In tumor cells, glutaminolysis is another important source of energy regeneration in addition to glycolysis . High glutamine concentrations stimulate tumor growth and are necessary for cell transformation. Correspondingly, a reduction in the glutamine concentration correlates with a phenotypic and functional differentiation of the cells.
Energy yield of glutaminolysis in tumor cells
- an adenosine triphosphate (ATP) by direct phosphorylation of GDP
- two ATP by oxidation of FADH 2
- three ATP per NADH + H + , from the α-ketoglutarate dehydrogenase reaction, the malate dehydrogenase reaction and the malate decarboxylase reaction.
The activities of glutamate pyruvate transaminase and glutamate dehydrogenase are very low in tumor cells. For this reason, the conversion of glutamate to α-ketoglutarate in tumor cells mainly takes place via the reaction catalyzed by the glutamate oxaloacetate transaminase.

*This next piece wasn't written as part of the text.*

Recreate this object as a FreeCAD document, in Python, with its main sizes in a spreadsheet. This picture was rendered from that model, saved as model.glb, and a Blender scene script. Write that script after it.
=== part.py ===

Benefits of glutaminolysis for tumor cells
- Glutamine occurs in high concentrations in all tissues and is an efficient additional source of energy, especially if the glycolytic energy production is reduced by a high proportion of tumor M2-PK (dimeric form of M2-PK).
- Glutamine and its breakdown products glutamate and aspartate are important starting materials for nucleic acid and serine synthesis.

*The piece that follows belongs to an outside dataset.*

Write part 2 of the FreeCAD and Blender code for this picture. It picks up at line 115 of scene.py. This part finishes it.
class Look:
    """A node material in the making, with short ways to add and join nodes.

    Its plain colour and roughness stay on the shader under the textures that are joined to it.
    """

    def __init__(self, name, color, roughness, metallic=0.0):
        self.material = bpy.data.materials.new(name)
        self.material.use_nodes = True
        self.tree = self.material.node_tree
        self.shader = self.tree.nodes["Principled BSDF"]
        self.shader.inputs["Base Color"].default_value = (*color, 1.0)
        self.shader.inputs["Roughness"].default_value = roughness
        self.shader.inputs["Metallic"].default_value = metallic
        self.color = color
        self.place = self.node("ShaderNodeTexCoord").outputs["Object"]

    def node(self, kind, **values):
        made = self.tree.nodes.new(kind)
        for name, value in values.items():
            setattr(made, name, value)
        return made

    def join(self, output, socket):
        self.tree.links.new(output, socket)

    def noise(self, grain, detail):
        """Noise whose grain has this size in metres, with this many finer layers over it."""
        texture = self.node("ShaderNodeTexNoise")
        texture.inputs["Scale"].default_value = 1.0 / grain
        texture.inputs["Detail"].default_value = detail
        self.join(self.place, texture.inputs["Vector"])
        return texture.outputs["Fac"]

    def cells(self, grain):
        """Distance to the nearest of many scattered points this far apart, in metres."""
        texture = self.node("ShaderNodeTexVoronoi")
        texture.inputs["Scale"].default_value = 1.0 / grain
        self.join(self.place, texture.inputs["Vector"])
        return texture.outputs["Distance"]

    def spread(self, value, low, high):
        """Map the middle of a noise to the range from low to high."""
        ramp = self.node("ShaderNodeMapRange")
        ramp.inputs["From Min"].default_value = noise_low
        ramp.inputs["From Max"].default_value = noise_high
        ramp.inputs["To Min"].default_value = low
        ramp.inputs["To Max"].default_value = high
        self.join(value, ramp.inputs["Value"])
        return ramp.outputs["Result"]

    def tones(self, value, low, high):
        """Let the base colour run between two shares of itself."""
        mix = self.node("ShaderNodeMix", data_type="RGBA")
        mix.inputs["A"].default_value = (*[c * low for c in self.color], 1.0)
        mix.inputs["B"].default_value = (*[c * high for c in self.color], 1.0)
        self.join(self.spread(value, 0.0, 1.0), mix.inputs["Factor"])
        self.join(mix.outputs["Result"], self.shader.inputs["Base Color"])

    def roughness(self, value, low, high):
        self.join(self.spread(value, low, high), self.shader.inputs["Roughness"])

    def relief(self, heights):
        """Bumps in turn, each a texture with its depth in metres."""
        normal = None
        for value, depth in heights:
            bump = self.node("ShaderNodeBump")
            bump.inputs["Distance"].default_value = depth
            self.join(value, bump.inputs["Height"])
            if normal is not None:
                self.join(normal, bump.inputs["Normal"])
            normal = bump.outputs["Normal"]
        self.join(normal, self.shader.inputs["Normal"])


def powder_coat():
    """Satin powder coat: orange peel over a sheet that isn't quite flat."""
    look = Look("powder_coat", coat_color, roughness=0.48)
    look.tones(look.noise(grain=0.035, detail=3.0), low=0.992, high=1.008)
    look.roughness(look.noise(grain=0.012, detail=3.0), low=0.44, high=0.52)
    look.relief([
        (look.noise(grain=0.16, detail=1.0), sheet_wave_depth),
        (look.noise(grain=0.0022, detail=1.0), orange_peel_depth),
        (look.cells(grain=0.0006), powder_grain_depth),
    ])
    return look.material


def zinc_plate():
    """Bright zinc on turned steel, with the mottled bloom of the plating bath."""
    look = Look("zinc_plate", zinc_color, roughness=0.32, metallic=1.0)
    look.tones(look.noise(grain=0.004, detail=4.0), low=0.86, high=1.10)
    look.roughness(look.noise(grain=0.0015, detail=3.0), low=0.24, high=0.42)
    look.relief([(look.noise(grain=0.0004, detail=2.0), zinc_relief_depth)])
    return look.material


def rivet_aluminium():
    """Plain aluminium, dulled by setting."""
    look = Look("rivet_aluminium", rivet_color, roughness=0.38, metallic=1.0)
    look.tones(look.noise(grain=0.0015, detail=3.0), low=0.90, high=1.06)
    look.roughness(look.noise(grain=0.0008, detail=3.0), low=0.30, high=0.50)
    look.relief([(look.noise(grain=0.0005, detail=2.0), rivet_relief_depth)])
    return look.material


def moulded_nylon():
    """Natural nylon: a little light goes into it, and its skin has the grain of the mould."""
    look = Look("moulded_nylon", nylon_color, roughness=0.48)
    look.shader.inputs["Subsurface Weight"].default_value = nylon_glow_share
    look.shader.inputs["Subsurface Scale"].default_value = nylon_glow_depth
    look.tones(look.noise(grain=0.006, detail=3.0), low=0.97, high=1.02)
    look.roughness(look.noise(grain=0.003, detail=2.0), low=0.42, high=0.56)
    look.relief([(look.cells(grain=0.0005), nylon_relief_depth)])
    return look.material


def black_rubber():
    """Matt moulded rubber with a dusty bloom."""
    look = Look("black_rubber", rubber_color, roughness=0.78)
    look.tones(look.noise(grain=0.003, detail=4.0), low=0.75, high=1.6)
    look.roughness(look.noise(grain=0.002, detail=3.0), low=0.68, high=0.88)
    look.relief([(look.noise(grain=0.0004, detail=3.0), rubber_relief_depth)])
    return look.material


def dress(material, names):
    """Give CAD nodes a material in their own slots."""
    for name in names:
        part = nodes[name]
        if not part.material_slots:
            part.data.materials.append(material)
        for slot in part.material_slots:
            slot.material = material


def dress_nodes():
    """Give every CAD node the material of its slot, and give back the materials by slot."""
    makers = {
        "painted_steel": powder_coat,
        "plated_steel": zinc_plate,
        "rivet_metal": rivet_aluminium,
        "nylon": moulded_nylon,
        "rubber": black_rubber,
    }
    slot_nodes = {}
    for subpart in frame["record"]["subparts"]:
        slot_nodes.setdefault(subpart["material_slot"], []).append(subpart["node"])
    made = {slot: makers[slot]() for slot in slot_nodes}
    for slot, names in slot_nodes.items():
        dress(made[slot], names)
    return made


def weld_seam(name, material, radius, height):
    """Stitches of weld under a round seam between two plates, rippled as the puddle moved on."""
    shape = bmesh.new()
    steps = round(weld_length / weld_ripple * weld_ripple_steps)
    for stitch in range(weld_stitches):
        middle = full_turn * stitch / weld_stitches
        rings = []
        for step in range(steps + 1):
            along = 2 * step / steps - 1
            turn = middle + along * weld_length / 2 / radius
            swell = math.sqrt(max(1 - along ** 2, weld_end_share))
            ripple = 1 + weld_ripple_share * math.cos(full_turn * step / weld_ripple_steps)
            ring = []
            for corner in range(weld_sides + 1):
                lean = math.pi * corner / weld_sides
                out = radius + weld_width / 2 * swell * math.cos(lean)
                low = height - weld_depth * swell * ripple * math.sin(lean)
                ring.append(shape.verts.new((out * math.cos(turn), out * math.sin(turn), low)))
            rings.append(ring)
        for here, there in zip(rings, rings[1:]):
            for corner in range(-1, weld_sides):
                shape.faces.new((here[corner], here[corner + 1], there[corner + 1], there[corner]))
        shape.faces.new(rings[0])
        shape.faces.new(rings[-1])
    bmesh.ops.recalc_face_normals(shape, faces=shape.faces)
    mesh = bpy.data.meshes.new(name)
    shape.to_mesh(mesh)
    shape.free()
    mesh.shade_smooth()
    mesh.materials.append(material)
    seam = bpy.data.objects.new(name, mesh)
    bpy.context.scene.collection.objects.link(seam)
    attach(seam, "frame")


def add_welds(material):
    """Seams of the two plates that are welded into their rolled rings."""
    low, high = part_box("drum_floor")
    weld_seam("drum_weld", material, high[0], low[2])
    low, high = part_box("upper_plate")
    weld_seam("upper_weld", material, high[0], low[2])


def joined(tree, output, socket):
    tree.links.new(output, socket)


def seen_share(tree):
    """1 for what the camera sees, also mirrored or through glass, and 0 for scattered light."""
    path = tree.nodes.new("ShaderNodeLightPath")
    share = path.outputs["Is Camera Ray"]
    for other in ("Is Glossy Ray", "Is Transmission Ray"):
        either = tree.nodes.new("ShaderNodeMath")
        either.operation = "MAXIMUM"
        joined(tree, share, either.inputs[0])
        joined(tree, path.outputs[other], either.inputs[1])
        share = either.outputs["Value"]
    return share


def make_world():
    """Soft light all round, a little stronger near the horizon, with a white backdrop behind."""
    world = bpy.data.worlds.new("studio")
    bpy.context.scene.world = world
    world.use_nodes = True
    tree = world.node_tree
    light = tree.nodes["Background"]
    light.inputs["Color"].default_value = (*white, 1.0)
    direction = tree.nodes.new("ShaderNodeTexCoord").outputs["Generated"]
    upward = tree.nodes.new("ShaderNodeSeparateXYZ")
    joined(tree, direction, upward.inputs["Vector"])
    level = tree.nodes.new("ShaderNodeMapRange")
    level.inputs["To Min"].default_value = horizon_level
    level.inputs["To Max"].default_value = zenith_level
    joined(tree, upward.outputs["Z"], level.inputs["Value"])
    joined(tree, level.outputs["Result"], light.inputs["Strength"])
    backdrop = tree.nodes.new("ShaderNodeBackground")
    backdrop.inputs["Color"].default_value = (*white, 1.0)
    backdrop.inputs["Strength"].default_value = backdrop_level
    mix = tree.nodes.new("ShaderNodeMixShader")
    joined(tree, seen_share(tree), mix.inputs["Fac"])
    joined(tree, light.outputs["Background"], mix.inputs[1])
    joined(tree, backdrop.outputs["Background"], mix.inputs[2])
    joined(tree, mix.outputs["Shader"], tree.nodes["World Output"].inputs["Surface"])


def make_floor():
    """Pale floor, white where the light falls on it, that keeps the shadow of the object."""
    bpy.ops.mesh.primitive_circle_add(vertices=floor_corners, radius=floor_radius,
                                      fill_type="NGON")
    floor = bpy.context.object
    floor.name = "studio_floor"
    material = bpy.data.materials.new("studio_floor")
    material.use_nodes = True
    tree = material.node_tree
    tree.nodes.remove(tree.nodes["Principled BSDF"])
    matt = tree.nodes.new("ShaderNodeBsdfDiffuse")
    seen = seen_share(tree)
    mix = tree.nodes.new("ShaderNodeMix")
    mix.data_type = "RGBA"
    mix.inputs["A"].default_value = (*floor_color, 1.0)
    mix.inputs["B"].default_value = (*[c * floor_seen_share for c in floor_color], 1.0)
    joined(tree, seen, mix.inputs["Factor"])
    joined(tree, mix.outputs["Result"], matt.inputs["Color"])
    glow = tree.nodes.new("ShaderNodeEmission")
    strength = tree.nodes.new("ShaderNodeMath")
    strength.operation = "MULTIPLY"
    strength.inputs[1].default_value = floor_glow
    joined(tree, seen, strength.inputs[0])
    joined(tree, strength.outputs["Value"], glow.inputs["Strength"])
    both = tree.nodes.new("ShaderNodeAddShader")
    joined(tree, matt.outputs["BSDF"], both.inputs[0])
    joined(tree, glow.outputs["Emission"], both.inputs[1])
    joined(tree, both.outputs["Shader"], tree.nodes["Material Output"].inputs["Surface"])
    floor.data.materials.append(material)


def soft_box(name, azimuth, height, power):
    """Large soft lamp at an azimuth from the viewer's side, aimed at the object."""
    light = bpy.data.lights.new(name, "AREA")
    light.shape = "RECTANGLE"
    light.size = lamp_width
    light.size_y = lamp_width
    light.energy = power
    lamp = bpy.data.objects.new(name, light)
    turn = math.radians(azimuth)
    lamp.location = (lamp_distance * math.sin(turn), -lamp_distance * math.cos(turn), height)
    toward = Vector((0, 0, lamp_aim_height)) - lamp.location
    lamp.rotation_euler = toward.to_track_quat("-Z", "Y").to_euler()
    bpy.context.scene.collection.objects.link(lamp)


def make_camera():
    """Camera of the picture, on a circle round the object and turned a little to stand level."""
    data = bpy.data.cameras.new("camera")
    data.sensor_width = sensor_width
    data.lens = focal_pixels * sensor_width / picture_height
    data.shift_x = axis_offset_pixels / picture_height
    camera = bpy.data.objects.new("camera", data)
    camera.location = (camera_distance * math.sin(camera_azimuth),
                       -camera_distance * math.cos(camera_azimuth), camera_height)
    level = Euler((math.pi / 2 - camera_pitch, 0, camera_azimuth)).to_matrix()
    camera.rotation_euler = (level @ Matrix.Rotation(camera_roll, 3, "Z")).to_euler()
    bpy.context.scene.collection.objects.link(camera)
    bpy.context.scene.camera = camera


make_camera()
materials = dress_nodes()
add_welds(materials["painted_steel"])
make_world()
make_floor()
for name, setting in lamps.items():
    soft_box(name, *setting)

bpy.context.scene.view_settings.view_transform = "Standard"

- Glutaminolysis is insensitive to high ROS concentrations.
- Due to the truncation of the citric acid cycle, the proportion of acetyl-CoA that is introduced into the citric acid cycle is low and acetyl-CoA is available for the new synthesis of fatty acids and cholesterol. The fatty acids can be used for phospholipid synthesis or released from the cells to the outside.
- Fatty acids are rich in hydrogen. For this reason, the release of fatty acids is an efficient way for the cell to remove the hydrogen formed in the glycolytic glyceraldehyde-3-phosphate dehydrogenase (GAPDH; EC 1.2.1.9) reaction from the cells.
- Glutamate and fatty acids show immunosuppressive effects. It is therefore conceivable that the release of glutamate and fatty acids protects tumor cells from attacks by the immune system.
- It is further discussed that the glutamate pool supports the endergonic uptake of other amino acids by the ASC system.